**PROBLEM DESCRIPTION**
Among the lines below, count those with "FreeCAD". Give only the number.

**DATASET**
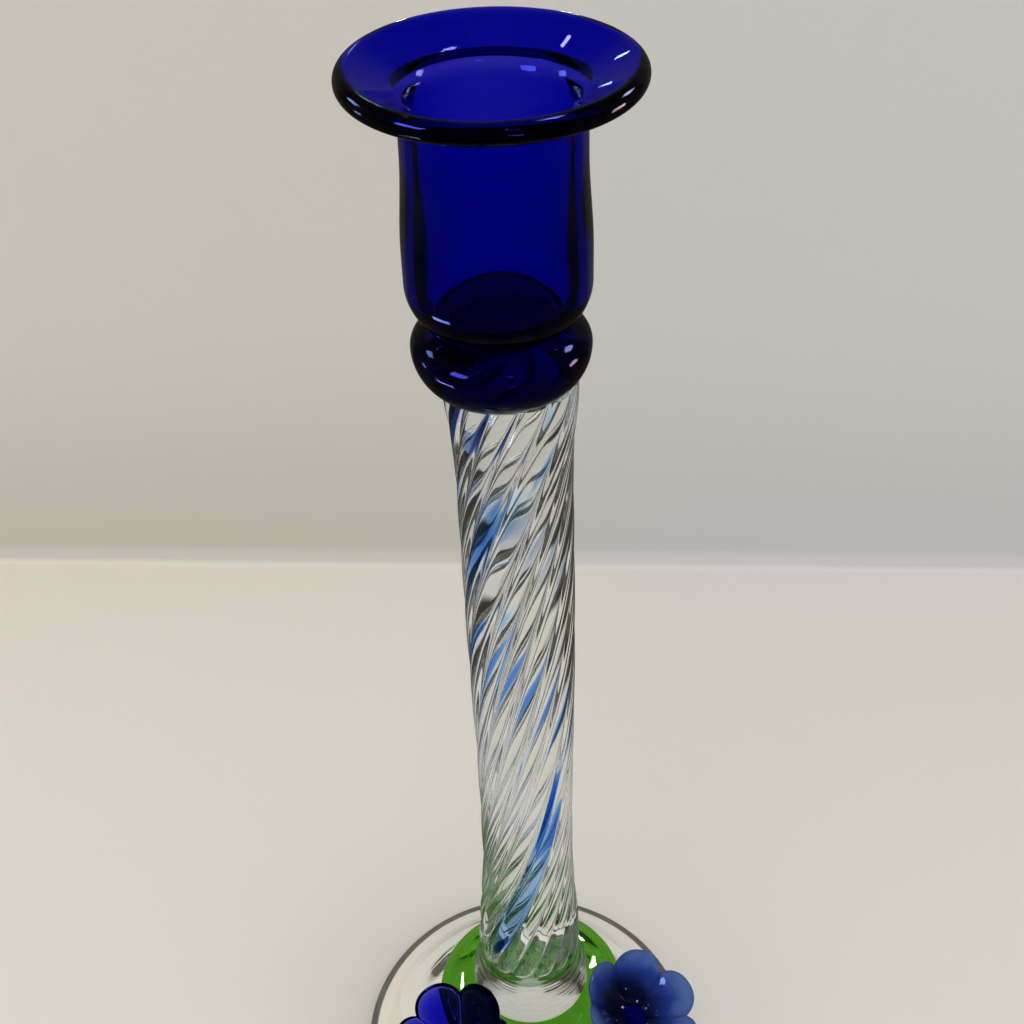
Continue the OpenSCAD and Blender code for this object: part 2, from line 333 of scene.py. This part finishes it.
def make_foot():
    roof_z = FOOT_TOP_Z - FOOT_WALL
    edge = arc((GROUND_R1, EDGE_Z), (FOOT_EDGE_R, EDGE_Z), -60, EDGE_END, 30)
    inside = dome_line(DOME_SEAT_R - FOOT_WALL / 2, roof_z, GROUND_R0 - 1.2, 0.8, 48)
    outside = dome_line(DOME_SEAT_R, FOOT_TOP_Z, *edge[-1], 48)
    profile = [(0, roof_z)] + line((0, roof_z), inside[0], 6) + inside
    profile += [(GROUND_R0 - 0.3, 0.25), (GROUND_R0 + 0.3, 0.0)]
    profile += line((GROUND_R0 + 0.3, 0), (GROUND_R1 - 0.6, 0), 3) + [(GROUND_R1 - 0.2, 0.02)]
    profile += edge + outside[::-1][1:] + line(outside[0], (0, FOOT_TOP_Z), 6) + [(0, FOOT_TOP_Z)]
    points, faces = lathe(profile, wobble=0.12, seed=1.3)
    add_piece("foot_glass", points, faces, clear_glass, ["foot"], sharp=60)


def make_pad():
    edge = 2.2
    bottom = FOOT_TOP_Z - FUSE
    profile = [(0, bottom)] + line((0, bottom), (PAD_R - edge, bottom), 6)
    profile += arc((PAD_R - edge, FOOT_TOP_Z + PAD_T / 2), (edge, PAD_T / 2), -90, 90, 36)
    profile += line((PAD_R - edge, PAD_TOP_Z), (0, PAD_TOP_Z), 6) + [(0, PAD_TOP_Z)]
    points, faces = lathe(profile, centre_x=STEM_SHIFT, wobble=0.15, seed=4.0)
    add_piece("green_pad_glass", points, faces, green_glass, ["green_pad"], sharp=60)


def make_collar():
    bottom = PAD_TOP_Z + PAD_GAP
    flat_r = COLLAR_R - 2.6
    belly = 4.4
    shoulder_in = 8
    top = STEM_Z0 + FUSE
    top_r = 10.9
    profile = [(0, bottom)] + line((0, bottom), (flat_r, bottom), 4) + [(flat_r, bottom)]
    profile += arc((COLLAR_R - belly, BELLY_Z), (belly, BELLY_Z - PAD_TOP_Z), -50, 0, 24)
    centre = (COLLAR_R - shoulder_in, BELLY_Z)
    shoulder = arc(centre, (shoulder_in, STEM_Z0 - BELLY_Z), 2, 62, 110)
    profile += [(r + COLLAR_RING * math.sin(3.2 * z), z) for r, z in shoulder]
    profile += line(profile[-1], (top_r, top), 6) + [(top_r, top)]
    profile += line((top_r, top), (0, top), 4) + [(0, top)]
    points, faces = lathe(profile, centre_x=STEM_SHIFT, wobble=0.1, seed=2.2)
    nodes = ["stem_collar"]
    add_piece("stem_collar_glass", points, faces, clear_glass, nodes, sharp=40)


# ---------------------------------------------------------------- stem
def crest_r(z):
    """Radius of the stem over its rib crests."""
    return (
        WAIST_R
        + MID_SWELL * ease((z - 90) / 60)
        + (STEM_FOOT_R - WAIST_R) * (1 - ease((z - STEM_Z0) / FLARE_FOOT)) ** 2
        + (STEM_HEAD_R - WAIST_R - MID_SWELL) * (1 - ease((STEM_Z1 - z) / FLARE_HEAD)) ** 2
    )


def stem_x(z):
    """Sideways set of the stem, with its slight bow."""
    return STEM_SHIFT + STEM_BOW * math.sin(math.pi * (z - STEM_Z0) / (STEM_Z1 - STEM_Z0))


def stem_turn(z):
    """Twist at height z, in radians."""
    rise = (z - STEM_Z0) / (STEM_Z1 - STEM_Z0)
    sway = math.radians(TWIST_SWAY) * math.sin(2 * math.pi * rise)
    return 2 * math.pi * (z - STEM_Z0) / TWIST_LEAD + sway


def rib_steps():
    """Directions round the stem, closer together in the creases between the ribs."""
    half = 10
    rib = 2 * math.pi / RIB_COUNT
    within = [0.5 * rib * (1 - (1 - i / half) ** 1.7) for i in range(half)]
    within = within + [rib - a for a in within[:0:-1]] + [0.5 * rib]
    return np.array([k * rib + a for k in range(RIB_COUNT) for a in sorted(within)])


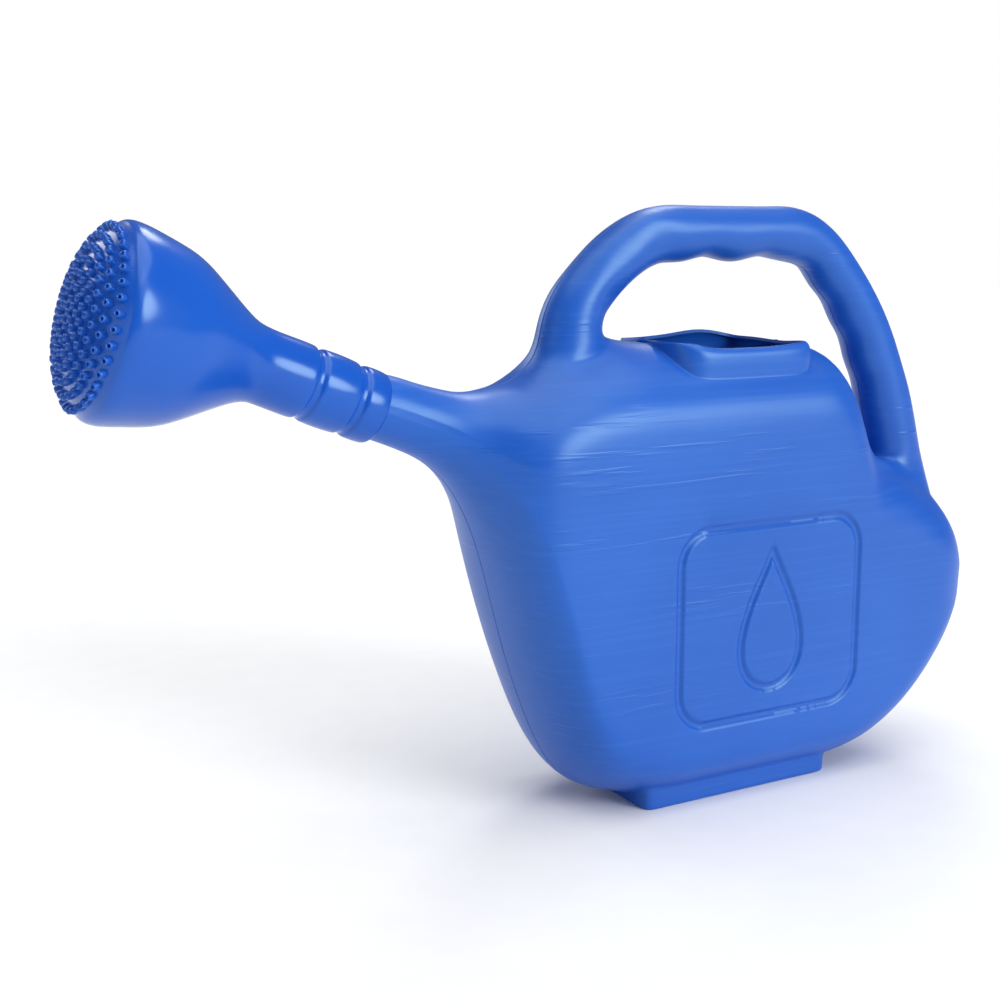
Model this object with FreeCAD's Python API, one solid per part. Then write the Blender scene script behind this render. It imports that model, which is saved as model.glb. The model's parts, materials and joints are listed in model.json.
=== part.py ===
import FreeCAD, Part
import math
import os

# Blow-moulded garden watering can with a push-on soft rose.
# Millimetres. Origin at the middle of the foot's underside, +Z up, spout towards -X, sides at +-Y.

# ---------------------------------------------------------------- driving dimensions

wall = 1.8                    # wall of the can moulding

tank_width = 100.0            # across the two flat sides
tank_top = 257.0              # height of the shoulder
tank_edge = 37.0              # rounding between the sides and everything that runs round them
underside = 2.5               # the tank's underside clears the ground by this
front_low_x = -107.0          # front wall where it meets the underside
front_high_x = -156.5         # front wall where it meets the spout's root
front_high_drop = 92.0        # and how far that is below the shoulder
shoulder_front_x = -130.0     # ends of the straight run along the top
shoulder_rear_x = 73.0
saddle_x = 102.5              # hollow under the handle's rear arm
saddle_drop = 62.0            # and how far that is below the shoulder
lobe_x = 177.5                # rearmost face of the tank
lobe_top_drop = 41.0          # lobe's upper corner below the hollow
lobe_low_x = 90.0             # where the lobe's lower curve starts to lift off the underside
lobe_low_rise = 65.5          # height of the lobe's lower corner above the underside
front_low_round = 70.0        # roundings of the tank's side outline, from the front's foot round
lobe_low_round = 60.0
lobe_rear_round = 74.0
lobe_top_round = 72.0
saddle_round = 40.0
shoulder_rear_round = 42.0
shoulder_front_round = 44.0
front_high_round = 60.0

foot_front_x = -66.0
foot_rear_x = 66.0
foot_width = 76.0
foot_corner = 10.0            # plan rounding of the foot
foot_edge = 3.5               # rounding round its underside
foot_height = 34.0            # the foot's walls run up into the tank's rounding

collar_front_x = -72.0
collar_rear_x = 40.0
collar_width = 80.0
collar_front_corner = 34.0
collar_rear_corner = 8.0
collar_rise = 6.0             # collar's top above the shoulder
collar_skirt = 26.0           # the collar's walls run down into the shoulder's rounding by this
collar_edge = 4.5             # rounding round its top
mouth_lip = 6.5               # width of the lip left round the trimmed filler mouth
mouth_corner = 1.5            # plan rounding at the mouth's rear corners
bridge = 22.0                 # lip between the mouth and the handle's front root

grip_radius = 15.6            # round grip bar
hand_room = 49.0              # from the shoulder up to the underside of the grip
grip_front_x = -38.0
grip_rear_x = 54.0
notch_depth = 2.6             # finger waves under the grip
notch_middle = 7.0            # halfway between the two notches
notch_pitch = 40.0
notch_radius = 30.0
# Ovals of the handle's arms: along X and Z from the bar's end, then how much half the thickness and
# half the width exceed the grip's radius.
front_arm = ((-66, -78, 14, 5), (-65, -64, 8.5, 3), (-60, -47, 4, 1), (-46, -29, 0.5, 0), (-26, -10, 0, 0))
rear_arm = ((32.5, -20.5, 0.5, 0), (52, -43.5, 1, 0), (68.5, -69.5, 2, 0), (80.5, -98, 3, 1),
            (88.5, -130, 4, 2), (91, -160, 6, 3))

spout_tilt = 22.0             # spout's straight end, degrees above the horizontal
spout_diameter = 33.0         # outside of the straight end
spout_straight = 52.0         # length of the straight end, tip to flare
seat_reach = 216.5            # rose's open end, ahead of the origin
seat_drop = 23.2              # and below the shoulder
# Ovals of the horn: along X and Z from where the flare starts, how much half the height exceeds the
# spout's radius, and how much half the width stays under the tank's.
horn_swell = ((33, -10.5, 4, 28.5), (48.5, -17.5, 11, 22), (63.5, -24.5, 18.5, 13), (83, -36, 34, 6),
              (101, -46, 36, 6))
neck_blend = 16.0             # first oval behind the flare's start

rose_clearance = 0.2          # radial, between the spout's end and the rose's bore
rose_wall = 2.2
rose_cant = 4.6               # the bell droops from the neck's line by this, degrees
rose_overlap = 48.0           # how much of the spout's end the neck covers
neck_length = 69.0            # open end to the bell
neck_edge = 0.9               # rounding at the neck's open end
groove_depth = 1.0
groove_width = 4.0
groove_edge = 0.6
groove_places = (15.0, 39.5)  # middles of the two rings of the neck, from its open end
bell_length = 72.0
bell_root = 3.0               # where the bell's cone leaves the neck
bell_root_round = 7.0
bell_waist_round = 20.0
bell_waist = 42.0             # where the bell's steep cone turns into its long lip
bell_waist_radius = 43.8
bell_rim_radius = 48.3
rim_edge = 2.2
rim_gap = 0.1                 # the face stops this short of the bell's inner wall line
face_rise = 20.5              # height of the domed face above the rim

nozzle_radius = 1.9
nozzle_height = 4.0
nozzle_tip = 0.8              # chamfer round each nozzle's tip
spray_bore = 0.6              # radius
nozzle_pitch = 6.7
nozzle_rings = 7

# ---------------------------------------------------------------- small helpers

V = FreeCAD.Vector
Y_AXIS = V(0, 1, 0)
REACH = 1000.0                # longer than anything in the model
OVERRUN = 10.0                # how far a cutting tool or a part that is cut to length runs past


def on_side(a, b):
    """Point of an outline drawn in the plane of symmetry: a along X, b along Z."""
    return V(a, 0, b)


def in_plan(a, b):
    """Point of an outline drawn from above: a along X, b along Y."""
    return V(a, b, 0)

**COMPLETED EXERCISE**
3